Recueillis de bouche à oreille
Édition Royer
Collection : contothèque
©1994 C.C.B. Royer
ISBN 2-908670-22-4
Nombre de pages : 188
Format : 13,5×21 cm
Crédit photographique : 1ère de couverture Bernard Royer

Pages 11 à 16

Il est assez difficile de discerner exactement où commence et où se termine le conte pour laisser place à la légende ou à l’histoire.
Je n’ai donc pas la prétention de faire ici une étude comparative de tous ces textes, n’ayant d’autre but que de me reporter au temps où, enfant, tous ces « récits » me faisaient rêver… et parfois pleurer.
Mon intention est de sauver de l’oubli un certain nombre de ces « histoires »… Les unes étant tout à fait inédites, les autres aux thèmes connus, étant assez différentes de celles que j’ai déjà eues sous les yeux et qui me semblent, présenter un intérêt complémentaire.

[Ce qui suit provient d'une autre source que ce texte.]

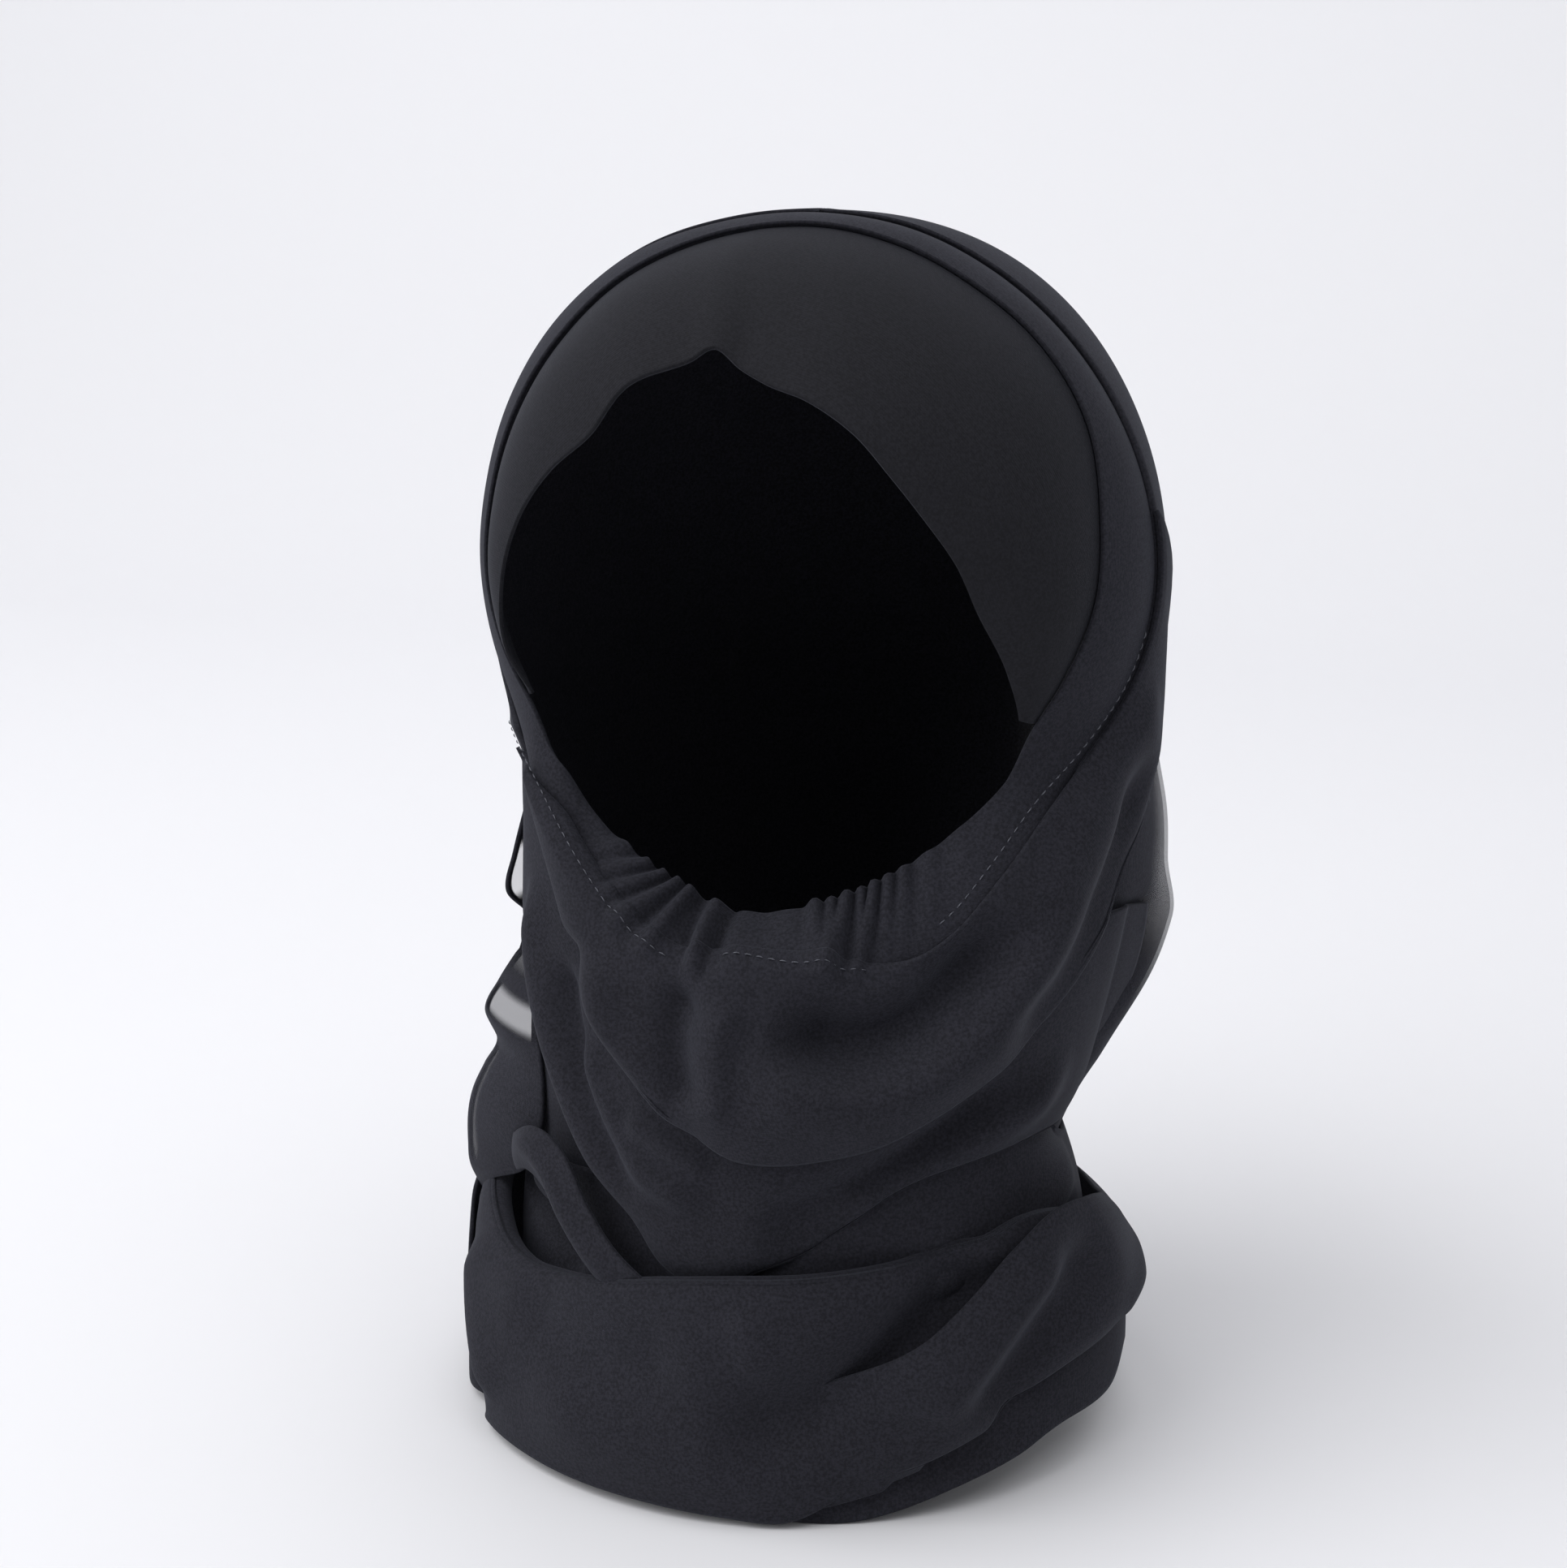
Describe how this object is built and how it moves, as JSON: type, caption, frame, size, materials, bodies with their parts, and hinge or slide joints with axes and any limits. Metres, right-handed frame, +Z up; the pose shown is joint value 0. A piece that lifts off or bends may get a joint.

Tout ce que mon père nous apporte, tout ce que je rapporte moi-même ici, a été effectivement transmis de bouche à oreille, et l’exactitude ne saurait être mise en doute.
Cette première publication est, si je puis dire, la conséquence d’un vœu !… Celui de rendre hommage à la mémoire de mon père, en réalisant maintenant ce qu’il n’a pu faire lui-même…
Il souhaitait depuis longtemps réunir en un seul volume, tous ses souvenirs d’enfance, des œuvres en prose ou en vers qu’il avait rangées parmi ses « Péchés de Jeunesse »…
Puis toutes ces histoires ou ces contes qu’il tenait de la bouche même des conteurs qui, le plus souvent étaient des gens de sa famille.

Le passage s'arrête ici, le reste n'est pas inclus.